At least some of the issue has to be attributed to practice. The NCAA’s 20-hour-a-week rule limits how much time teams can practice and train. So how much of that is devoted to special teams depends on the program.
“I feel like we probably spend more time on it than most other schools do,” said Arthur Lynch, fifth-year senior who is on Georgia’s punt and placement-kicking units. “I know in terms of meetings we definitely do, talking to guys who play elsewhere. It’s not lack of focus. The coaches here definitely put an emphasis on it and think it’s important.”
Georgia’s kickers, snappers and holders spend the entire practice every day honing their craft on the lower fields at football complex.

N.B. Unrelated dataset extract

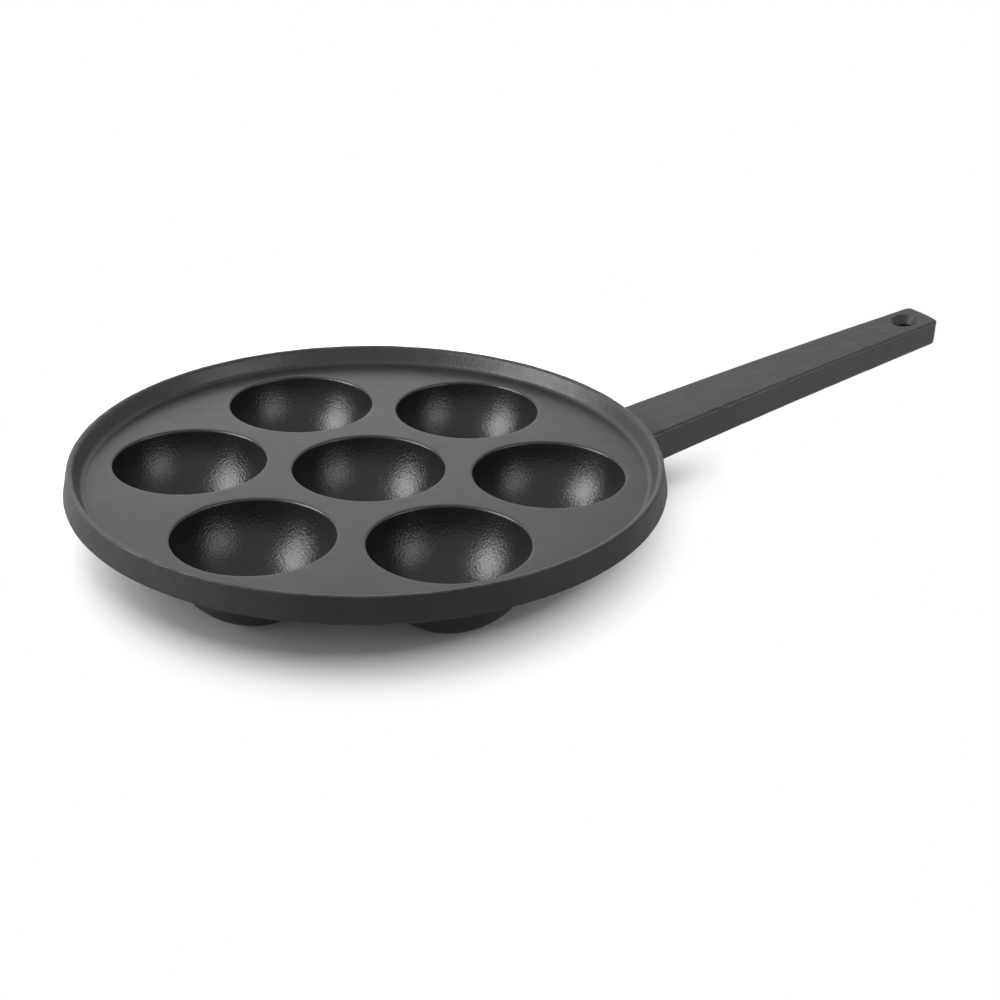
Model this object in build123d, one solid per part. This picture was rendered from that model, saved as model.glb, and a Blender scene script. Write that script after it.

Their work is chronicled by video but otherwise unsupervised. They join the rest of the team at designated periods for full-speed, live-action work.
Lynch and other specialists insist the burden lies with them. Richt doesn’t seem close to changing.
“What does (a high snap) have to do with whether you have a special-teams coordinator or not?” he said. “Those are just things you need to execute, the basic fundamentals of it. And those guys are very capable of it. I do have faith that they can get the job done.”